Meditation Is Boring
Rupert Wolfe-Murray
Editor at Castle Craig addiction rehab clinic
Meditation is a word that fills me with a sense of boredom. The word reminds me of sincere couples sitting cross-legged on the floor of a Buddhist monastery, of calm, well-travelled middle class people who have a bookshelf full of profound volumes on the subject. These people give off a sense of calm that can come across as a bit staid.
Don’t get me wrong, I think meditation is great — it’s the best tool for dealing with the pressures of 21st century life — but the people I associate with these activities, and the organizations that serve this growing market of self-aware souls, all strike me as rather boring. This is my prejudice, my hangup, my problem, but I can’t help thinking that most people share my disdain, and this might explain why meditation and mindfulness (a modern version of the same thing) are only practiced on the fringes of society.

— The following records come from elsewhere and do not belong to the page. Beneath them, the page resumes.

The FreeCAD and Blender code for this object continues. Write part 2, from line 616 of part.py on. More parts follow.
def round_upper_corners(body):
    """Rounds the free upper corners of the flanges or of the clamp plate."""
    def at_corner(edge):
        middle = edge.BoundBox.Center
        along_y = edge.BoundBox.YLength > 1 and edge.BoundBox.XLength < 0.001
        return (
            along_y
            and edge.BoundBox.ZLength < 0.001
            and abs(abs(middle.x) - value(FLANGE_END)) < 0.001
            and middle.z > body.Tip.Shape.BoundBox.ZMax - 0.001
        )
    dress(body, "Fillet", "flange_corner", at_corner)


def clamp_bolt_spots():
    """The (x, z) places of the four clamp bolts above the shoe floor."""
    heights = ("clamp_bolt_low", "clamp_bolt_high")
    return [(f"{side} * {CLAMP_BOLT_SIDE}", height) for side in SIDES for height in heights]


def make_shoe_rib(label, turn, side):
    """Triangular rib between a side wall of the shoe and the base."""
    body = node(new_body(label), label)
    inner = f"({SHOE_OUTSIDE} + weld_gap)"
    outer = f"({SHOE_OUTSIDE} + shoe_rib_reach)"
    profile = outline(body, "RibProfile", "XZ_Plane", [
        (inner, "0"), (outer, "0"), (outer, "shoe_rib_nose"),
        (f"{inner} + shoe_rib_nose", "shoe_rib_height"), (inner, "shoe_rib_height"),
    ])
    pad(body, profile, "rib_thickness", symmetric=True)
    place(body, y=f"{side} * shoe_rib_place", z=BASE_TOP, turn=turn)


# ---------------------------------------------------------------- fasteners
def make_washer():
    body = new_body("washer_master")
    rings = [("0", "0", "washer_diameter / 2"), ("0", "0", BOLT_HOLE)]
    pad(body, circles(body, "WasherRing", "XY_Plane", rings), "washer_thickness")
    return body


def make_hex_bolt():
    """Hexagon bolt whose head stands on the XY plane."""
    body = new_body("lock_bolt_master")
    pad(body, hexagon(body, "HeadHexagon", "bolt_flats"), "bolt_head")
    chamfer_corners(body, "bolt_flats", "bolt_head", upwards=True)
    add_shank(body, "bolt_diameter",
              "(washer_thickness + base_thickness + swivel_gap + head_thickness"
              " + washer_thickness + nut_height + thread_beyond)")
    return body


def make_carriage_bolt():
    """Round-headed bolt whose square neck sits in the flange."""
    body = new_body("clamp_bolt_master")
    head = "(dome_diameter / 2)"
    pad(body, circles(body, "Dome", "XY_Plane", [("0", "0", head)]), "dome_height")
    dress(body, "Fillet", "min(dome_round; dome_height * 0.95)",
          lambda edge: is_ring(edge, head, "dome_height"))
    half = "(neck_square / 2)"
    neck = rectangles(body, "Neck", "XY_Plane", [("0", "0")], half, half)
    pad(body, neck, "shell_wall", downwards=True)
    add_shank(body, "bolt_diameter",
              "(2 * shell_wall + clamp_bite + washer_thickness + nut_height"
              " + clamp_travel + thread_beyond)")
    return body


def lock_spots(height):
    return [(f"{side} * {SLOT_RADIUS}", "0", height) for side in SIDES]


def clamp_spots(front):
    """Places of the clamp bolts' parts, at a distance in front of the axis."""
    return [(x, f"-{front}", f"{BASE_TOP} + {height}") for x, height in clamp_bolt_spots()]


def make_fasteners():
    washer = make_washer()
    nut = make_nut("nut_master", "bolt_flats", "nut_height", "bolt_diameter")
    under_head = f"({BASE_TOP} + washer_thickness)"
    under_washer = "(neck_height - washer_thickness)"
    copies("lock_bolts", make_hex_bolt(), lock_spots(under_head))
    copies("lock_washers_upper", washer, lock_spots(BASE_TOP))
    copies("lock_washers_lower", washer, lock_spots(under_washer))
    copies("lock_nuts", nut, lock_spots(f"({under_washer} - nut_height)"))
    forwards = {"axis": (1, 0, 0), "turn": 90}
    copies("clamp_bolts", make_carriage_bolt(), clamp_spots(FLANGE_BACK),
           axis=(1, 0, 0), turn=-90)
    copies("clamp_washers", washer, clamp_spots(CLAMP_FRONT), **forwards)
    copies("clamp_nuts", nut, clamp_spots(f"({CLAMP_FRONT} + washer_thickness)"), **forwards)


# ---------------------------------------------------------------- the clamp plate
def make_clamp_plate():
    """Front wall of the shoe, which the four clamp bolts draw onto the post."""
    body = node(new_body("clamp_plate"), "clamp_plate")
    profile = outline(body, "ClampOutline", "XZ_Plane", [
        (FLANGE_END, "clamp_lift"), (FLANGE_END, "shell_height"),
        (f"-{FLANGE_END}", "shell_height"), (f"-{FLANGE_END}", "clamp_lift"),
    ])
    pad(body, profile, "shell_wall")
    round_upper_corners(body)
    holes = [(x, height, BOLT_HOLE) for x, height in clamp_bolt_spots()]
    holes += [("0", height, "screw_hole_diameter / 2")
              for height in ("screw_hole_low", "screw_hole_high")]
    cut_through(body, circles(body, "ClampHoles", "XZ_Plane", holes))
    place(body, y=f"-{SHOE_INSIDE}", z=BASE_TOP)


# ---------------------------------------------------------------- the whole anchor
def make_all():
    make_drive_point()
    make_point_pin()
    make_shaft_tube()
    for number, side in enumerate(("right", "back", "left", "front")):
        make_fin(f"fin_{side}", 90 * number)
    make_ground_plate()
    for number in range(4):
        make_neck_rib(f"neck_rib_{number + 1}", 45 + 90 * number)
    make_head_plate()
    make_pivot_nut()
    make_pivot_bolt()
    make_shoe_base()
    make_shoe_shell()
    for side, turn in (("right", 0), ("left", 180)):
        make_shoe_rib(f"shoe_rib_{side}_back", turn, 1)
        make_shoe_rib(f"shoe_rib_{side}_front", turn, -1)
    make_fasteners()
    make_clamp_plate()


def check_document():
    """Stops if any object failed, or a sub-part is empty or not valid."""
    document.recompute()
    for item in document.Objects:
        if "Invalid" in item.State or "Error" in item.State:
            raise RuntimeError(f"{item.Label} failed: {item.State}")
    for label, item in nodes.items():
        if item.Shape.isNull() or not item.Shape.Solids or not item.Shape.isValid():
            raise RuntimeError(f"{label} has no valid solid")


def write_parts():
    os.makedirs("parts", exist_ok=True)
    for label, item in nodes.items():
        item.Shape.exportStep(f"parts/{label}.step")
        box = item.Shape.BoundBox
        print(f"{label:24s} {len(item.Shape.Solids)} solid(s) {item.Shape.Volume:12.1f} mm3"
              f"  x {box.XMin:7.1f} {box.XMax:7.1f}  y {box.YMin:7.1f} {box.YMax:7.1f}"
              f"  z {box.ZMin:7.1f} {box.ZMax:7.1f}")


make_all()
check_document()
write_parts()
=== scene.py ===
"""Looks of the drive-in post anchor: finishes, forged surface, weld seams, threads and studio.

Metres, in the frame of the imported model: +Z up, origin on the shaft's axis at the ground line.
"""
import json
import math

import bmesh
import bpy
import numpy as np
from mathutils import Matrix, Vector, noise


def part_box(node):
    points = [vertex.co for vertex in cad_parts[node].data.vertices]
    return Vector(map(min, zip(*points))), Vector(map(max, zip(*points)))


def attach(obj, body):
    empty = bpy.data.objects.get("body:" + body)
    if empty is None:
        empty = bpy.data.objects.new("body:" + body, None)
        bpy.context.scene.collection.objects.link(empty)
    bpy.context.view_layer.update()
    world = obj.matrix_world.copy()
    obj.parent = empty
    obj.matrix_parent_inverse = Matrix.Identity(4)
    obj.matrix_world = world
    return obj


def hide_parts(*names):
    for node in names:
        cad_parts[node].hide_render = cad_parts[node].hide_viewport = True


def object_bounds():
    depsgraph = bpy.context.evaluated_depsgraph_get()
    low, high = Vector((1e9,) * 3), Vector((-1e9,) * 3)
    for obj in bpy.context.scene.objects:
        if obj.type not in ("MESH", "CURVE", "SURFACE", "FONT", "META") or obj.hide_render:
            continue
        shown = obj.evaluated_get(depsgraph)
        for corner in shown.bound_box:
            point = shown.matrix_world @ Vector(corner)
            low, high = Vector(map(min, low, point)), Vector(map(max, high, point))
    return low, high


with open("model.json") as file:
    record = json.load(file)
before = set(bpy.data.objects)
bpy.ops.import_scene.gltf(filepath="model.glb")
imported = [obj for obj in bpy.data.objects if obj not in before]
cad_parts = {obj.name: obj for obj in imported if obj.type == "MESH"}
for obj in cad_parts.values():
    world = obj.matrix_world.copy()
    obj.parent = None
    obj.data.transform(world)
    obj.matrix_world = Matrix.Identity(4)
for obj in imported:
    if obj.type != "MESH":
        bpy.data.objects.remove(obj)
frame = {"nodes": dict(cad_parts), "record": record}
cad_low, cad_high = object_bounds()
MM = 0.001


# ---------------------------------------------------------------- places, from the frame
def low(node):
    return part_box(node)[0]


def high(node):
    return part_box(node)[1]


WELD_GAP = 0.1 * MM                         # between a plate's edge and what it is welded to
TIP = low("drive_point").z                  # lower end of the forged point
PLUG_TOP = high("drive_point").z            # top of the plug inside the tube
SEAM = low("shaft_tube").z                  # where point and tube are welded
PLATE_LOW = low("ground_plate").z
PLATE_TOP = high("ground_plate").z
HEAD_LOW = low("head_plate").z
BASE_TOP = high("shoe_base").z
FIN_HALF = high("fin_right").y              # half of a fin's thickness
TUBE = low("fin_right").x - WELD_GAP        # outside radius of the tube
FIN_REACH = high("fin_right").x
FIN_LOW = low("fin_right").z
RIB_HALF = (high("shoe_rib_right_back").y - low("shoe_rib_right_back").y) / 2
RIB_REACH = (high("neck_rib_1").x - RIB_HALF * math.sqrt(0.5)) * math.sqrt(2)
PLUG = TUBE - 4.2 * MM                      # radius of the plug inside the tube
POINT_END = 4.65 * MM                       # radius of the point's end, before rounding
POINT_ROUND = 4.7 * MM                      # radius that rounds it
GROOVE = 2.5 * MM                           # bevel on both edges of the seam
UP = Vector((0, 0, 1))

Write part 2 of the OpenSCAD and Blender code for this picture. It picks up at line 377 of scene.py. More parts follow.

People say that I look younger than my age (48) and I put this down to the fact that I have incorporated into my life a few simple meditation practices that are remarkably effective at defusing (as in defusing a bomb) all the stress, worry and pressure that can so easily become overwhelming. The key meditation skill is “letting go” — the act of visualizing every thought (and worry, anxiety, fear) as it comes into your fevered brain, and then letting it float away. If you can do this when meditating (which you can do in a chair; the lotus position is not obligatory) you have a simple way of sluicing out the stress from your system. I visualize ideas as soap bubbles that rise out of the top of my head, look pretty for a few moments, and then pop.